━━ SUPPLIED RECORDS ━━

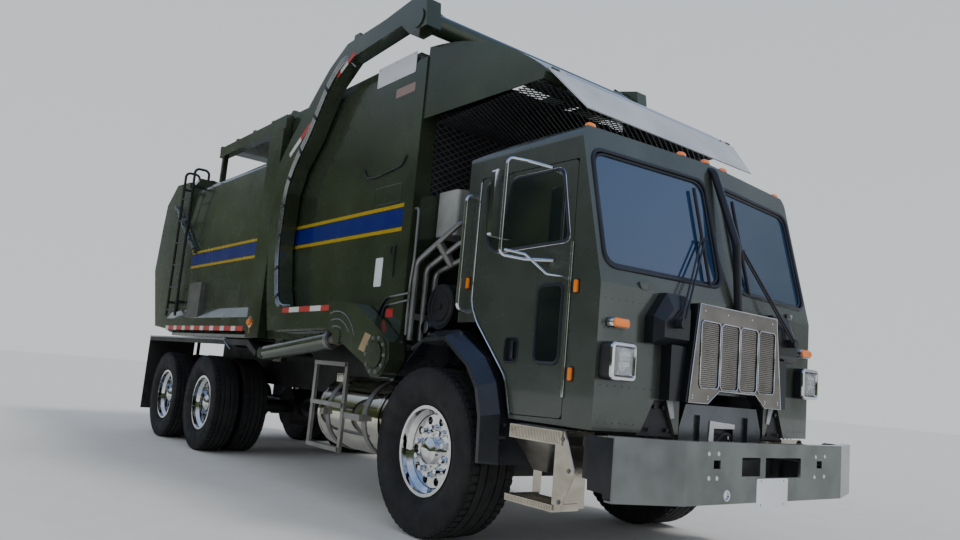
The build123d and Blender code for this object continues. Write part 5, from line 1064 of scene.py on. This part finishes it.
def hub_cap(x, z, y, side):
    """The low dome on the end of a hub."""
    cap = [(0.0, -0.004), (0.058, -0.004), (0.058, 0.002), (0.052, 0.007), (0.034, 0.011), (0.0, 0.013)]

    def make(bm):
        turned(bm, cap, at(x, side * y, z), LEFTWARD * side, 32)
    return make


def bolt_circle(x, z, y, side, radius, count, shift=0.0):
    """Places evenly round an axis across the truck, which all face away from the truck's middle."""
    places = round_places(x, z, y, side, radius, count, shift)
    return [(point, LEFTWARD * side, along) for point, _, along in places]


def dress_wheel(name, node, x, side, sizes, centres, count, disc_y, cap_y):
    """One wheel's tyres with that many blocks round each shoulder, its nuts, its hub's bolts and its cap."""
    body = "wheel_" + name
    z = sizes[0]
    rubber = (tyre_rubber, body, "tyre", [node])
    for place, centre_y in zip(("outer", "inner"), centres):
        piece(f"tyre_{name}_{place}", tyre_form(x, sizes, centre_y, side), *rubber, 40)
        scatter(f"tread_{name}_{place}", tread_blocks(x, sizes, centre_y, side, count), BLOCKS,
                {"Length": 0.040, "Width": 0.118 * sizes[1], "Height": 0.009}, *rubber)
        scatter(f"lugs_{name}_{place}", shoulder_lugs(x, sizes, centre_y, side, count), BLOCKS,
                {"Length": 0.034, "Width": 0.034, "Height": 0.006}, *rubber)
    scatter(f"nuts_{name}", bolt_circle(x, z, disc_y, side, 0.1535, 10, 0.5), BOLTS,
            {"Radius": 0.0185, "Height": 0.042}, bright_metal, body, "bright")
    scatter(f"hub_bolts_{name}", bolt_circle(x, z, disc_y + 0.012, side, 0.103, 8), BOLTS,
            {"Radius": 0.007, "Height": 0.009}, rim_metal, body, "bright")
    piece(f"hub_cap_{name}", hub_cap(x, z, cap_y, side), rim_metal, body, "bright")


for side, word in SIDE_NAMES.items():
    dress_wheel(f"front_{word}", f"front_tyre_{word}", 0.0, side, FRONT_TYRE, (1.054,), 60, 1.129, 1.1915)
    for letter, x in REAR_AXLES.items():
        dress_wheel(f"rear_{letter}_{word}", f"rear_tyres_{letter}_{word}", x, side, REAR_TYRE,
                    (1.075, 1.075 - DUAL_SPACING), 54, 1.030, 1.1375)


# Tape, plates and lamps of the body

def strip(bm, start, end, width, side, y):
    """A thin strip of tape on a side of the truck, between two points of X and Z."""
    first, last = at(start[0], side * y, start[1]), at(end[0], side * y, end[1])
    half = (last - first).cross(LEFTWARD).normalized() * (width / 2)
    slab(bm, [first - half, last - half, last + half, first + half], outward(side, 0.0012))


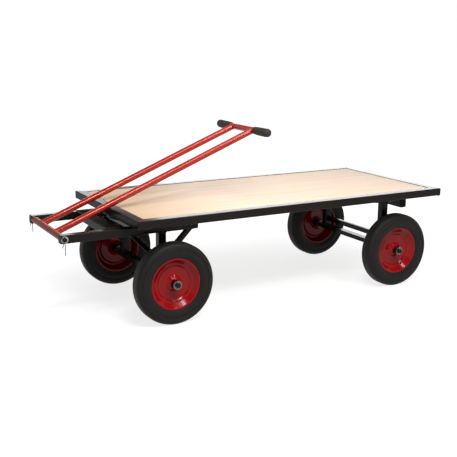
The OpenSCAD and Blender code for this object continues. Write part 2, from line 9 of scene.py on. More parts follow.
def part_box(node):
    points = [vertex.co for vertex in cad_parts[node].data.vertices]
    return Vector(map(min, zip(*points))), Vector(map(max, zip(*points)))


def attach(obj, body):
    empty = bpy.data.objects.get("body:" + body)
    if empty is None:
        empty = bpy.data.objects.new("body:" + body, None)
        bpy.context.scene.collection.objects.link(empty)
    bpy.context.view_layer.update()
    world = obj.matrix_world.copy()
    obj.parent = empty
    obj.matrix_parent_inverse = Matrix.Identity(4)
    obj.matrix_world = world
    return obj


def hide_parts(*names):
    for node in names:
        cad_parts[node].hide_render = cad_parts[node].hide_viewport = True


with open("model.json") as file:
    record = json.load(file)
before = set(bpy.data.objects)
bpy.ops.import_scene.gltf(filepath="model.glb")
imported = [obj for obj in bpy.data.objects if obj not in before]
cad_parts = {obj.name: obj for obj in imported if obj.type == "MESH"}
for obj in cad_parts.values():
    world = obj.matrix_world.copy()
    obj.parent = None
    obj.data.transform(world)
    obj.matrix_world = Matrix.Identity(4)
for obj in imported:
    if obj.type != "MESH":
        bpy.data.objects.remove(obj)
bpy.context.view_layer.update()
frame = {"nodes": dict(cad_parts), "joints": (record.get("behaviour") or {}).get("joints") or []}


# ---- Deck frame ----
# Four lengths of 50 x 40 mm steel box section, mitred, welded and ground flush at the corners.
# They are powder coated gloss black: a deep, slightly warm black under a smooth skin with a very faint
# orange peel. The front rail has a darker, duller copy of the coat: painted shade for its dark front face.

def linear(hex_colour):
    """The linear RGBA of an sRGB hex colour."""
    parts = [int(hex_colour[i:i + 2], 16) / 255 for i in (1, 3, 5)]
    return [c / 12.92 if c <= 0.04045 else ((c + 0.055) / 1.055) ** 2.4 for c in parts] + [1.0]


def add(tree, kind, inputs=None, **settings):
    """A new node. An input that is given a socket is linked to it, and any other value is set on it."""
    node = tree.nodes.new(kind)
    for name, value in settings.items():
        setattr(node, name, value)
    for key, value in (inputs or {}).items():
        socket = node.inputs[key]
        if isinstance(value, bpy.types.NodeSocket):
            tree.links.new(value, socket)
        else:
            socket.default_value = value
    return node


def start_material(name):
    """An empty material: its tree, its shader and the object coordinates that its patterns read."""
    material = bpy.data.materials.new(name)
    material.use_nodes = True
    tree = material.node_tree
    shader = tree.nodes["Principled BSDF"]
    place = add(tree, "ShaderNodeTexCoord").outputs["Object"]
    return material, tree, shader, place


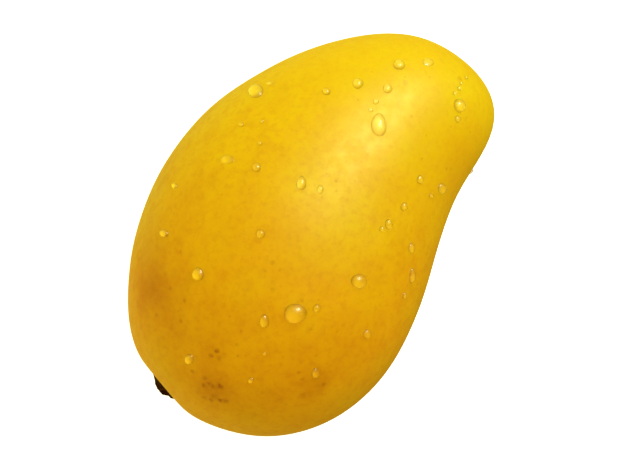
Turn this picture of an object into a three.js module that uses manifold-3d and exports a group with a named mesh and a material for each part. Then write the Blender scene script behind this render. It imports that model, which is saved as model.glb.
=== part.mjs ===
// A ripe mango lying on its flatter cheek, with the dark broken end of its stalk
// and with drops of water standing on its skin. Millimetres, +Z up.
//
// +X runs from the stalk to the beak, +Y towards the rounded back, and z = 0 is
// the small flat spot that the fruit rests on.

import * as THREE from 'three';
import { mergeVertices } from 'three/addons/utils/BufferGeometryUtils.js';
import Module from 'manifold-3d';

const wasm = await Module();
wasm.setup();

// The fruit seen from above. A closed soft curve is drawn towards these points:
// the stalk end first, over the back to the beak, and home along the belly.
const outlinePulls = [
  [-64, 2],
  [-45, 28.5],
  [-7.5, 44.5],
  [31, 36.5],
  [63, 13.5],
  [61, -21.5],
  [31.5, -21.5],
  [8, -35.5],
  [-22, -44.5],
  [-52, -32.5],
];
const beakPull = 5;

// The fruit is thinner than it is wide. Its thickness is a share of its width,
// which is least at the middle and grows a little towards the beak.
const thicknessShare = 0.82;
const endThicknessGain = 0.08;
const beakwardThicknessGain = 0.06;

// The line through the middle of the fruit sinks at both ends and leans down
// towards the beak, so that the weight stands over the resting spot.
const middleHeight = 33;
const stalkEndSink = 4;
const stalkEndReach = 0.22;
const beakEndSink = 2;
const beakEndReach = 0.3;
const beakwardLean = 0.04;

// The hollow that the stalk stands in, and the socket for the stalk's foot.
const hollowDepth = 3;
const hollowRadius = 6.6;
const socketRadius = 5.4;
const socketDepth = 1.2;
const fitGap = 0.3;

// The broken stalk: a low scar with a short stub on it. Heights are above the
// bottom of the hollow.
const scarEdgeHeight = 1.4;
const scarEdgeRound = 0.5;
const stubFootRadius = 3;
const stubFootHeight = 2.1;
const stubRadius = 2.5;
const stubShoulderHeight = 2.9;
const stubTopRadius = 1.7;
const stubHeight = 3.4;
const breakRadius = 0.9;
const breakDepth = 0.5;

// Drops of water on the upper side, from the beak back to the stalk:
// [x, y, width across, length along the way the water runs].
const upperDrops = [
  [52, 5.5, 3.2, 2.3],
  [49, -8, 3.4, 3.5],
  [46, 10.5, 3.2, 2.6],
  [39, 8.5, 2.4, 2.4],
  [35, 15, 2.7, 2.9],
  [30.5, 4, 3.8, 6.2],
  [30, -19, 2.6, 3],
  [28, 19.5, 2.1, 1.9],
  [27.5, -13, 1.8, 2.3],
  [20.5, 32, 2.2, 1.5],
  [19.5, -14.5, 1.8, 2.3],
  [16.5, 33.5, 4, 4],
  [13.5, -14.5, 1.9, 2.7],
  [13, -23, 1.7, 2.9],
  [8.5, 4, 1.6, 2.2],
  [8, -28, 1.8, 4],
  [6.5, 8.5, 2.4, 3.6],
  [2, 19.5, 2.1, 2.5],
  [-1.5, 26.5, 3.4, 2.6],
  [-2, -18.5, 4.1, 3.7],
  [-9.5, 7.5, 2.3, 2.3],
  [-10.5, -29, 2.2, 2.2],
  [-14, -15, 1.9, 2.1],
  [-18.5, -12, 5.5, 5.2],
  [-25, -7.5, 2.3, 3.6],
  [-26, 26, 2.3, 2],
  [-26.5, -26, 2.1, 2.6],
  [-27.5, 12.5, 3.1, 3.3],
  [-45.5, 0, 2.4, 2.7],
];
const dropHeightShare = 0.36;
const dropShoulderReach = 0.72;
const dropShoulderHeightShare = 0.65;
const dropRootDepth = 0.4;
const waterRunsTowards = new THREE.Vector3(-0.74, -0.67, 0);

// Drops on the under side, which no list gives: their number, their sizes, how
// far along the fruit they begin and end, and how far round from its edge, in
// radians. Steps of the golden section strew them evenly.
const underDropCount = 14;
const smallestUnderDrop = 1.7;
const largestUnderDrop = 3.4;
const underDropsFromShare = 0.14;
const underDropsToShare = 0.88;
const nearestToEdge = 0.2;
const farthestFromEdge = 0.8;
const goldenStep = 0.618034;

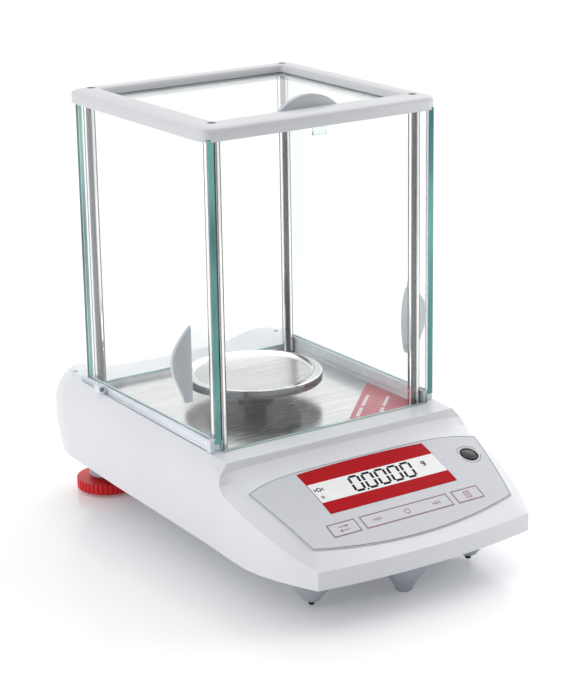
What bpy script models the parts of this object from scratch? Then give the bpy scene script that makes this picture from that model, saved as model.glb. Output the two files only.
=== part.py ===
"""Analytical balance with a glass draft shield, modelled in metres with +Z up.

The origin is on the table under the middle of the object. +X is to the right as
seen from the front, +Y points to the rear, and the display faces -Y.
Sizes below are in millimetres and are scaled to metres by MM where they are used.
"""

import math

import bmesh
import bpy
from mathutils import Vector

MM = 0.001
GAP = 0.3

# Whole object
BODY_HALF_LENGTH = 160.0
CHAMBER_Y = 34.3
SHIELD_HALF = 87.0
SHIELD_LESS_DEEP = 1.7
SHIELD_TOP = 287.0
FRAME_BOTTOM = 277.7

# Upper housing, plan view
REAR_HALF_WIDTH = 98.0
REAR_CORNER_R = 33.0
SIDE_JOIN = (95.5, -84.0)
SIDE_STRAIGHT_Y = 60.0
SIDE_SWEEP_R = 160.0
FRONT_CORNER = (80.0, -153.0)

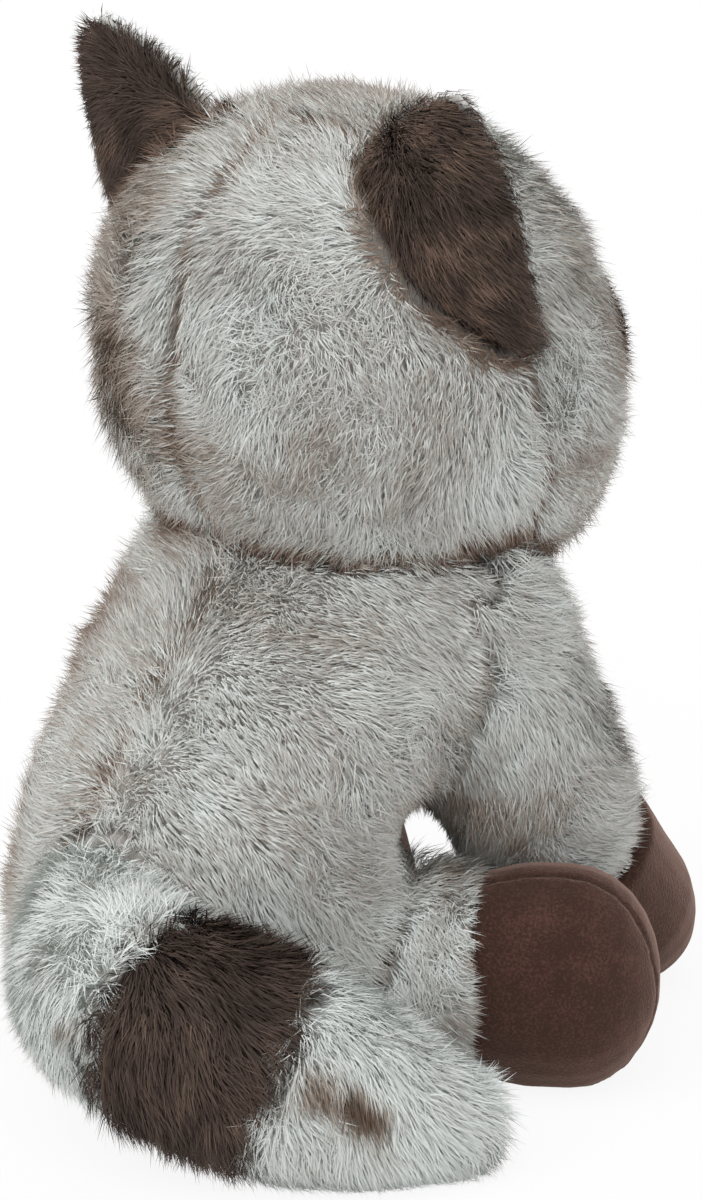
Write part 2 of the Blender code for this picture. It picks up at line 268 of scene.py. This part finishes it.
# Pile: every strand is a slim kite of two faces, bent at its widest place

def strandMesh(name, roots, middles, tips, sides, widths, tints, shading):
    # Per strand: root, two middle points set apart along the side vector, and tip
    count = len(roots)
    half = sides * widths[:, None] / 2
    places = np.empty((count, 4, 3), np.float32)
    places[:, 0] = roots
    places[:, 1] = middles - half
    places[:, 2] = middles + half
    places[:, 3] = tips
    corners = (np.arange(count)[:, None] * 4 + np.array([0, 2, 1, 1, 2, 3])).ravel().astype(np.int32)
    mesh = bpy.data.meshes.new(name)
    mesh.vertices.add(count * 4)
    mesh.vertices.foreach_set("co", places.ravel())
    mesh.loops.add(count * 6)
    mesh.loops.foreach_set("vertex_index", corners)
    mesh.polygons.add(count * 2)
    mesh.polygons.foreach_set("loop_start", np.arange(0, count * 6, 3, dtype=np.int32))
    mesh.update(calc_edges=True)
    mesh.shade_smooth()
    columns = 32
    column = (np.floor(np.clip(tints, 0, 0.999) * columns) + 0.5) / columns
    uv = np.empty((count, 4, 2), np.float32)
    uv[:, :, 0] = column[:, None] + np.array([0.0, -0.38, 0.38, 0.0]) / columns
    uv[:, :, 1] = (0.02, 0.5, 0.5, 0.98)
    layer = mesh.uv_layers.new(name="OFBake")
    layer.data.foreach_set("uv", uv.reshape(-1, 2)[corners].ravel())
    mesh.normals_split_custom_set_from_vertices(np.repeat(shading, 4, axis=0).astype(np.float32))
    return mesh


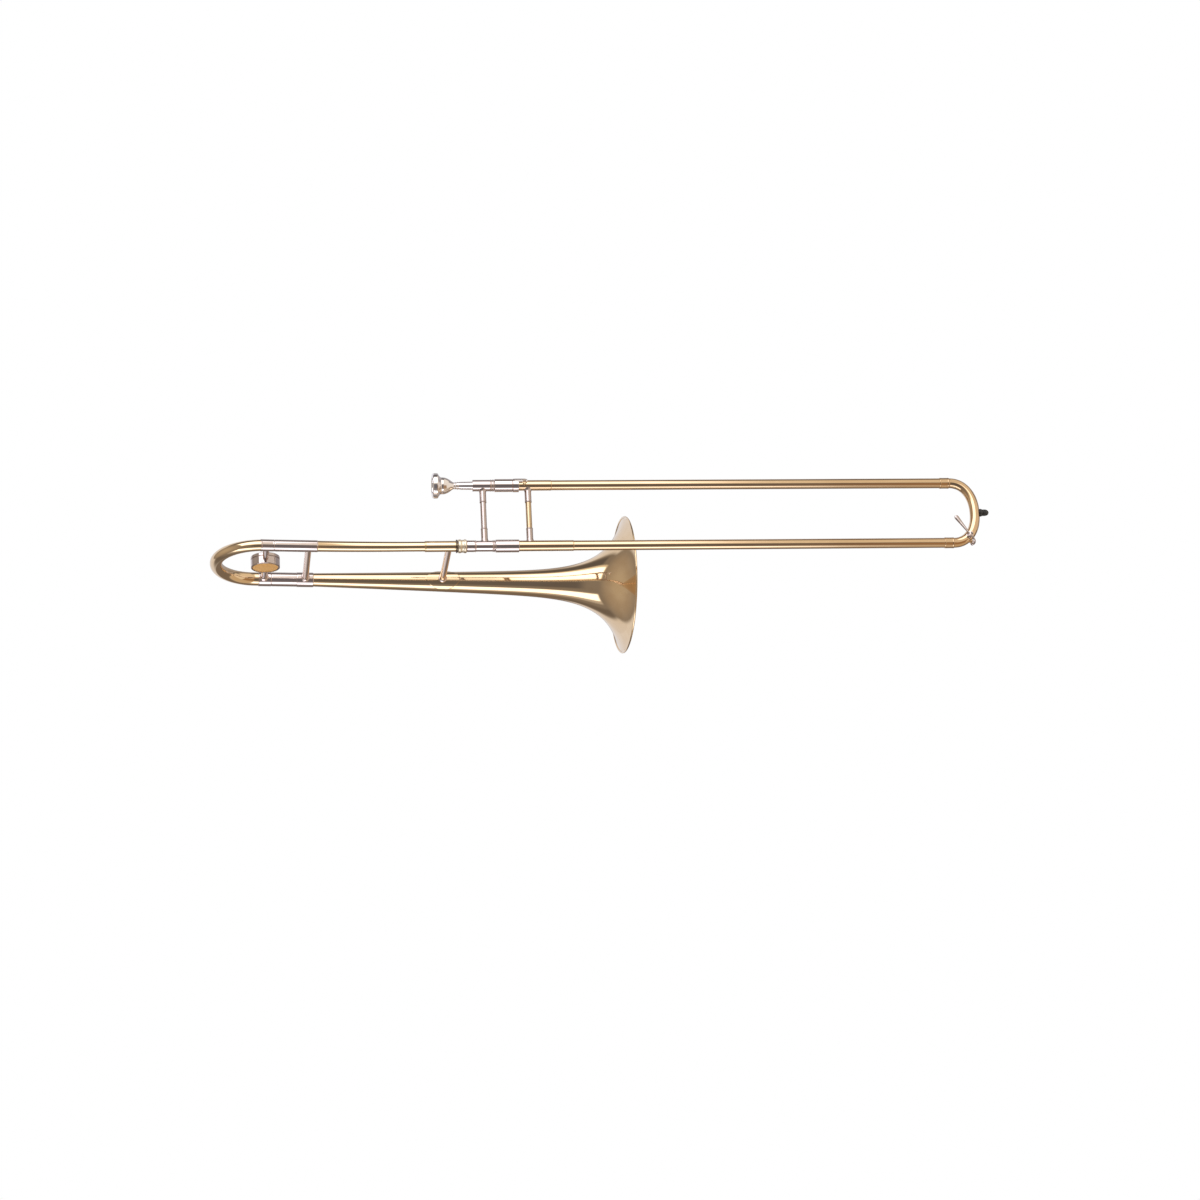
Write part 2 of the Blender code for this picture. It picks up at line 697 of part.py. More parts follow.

━━━

— PROMPT —
List each line holding the string "empty".

— FINAL ANSWER —
    empty = bpy.data.objects.get("body:" + body)
    if empty is None:
        empty = bpy.data.objects.new("body:" + body, None)
        bpy.context.scene.collection.objects.link(empty)
    obj.parent = empty
    """An empty material: its tree, its shader and the object coordinates that its patterns read."""
    places = np.empty((count, 4, 3), np.float32)
    uv = np.empty((count, 4, 2), np.float32)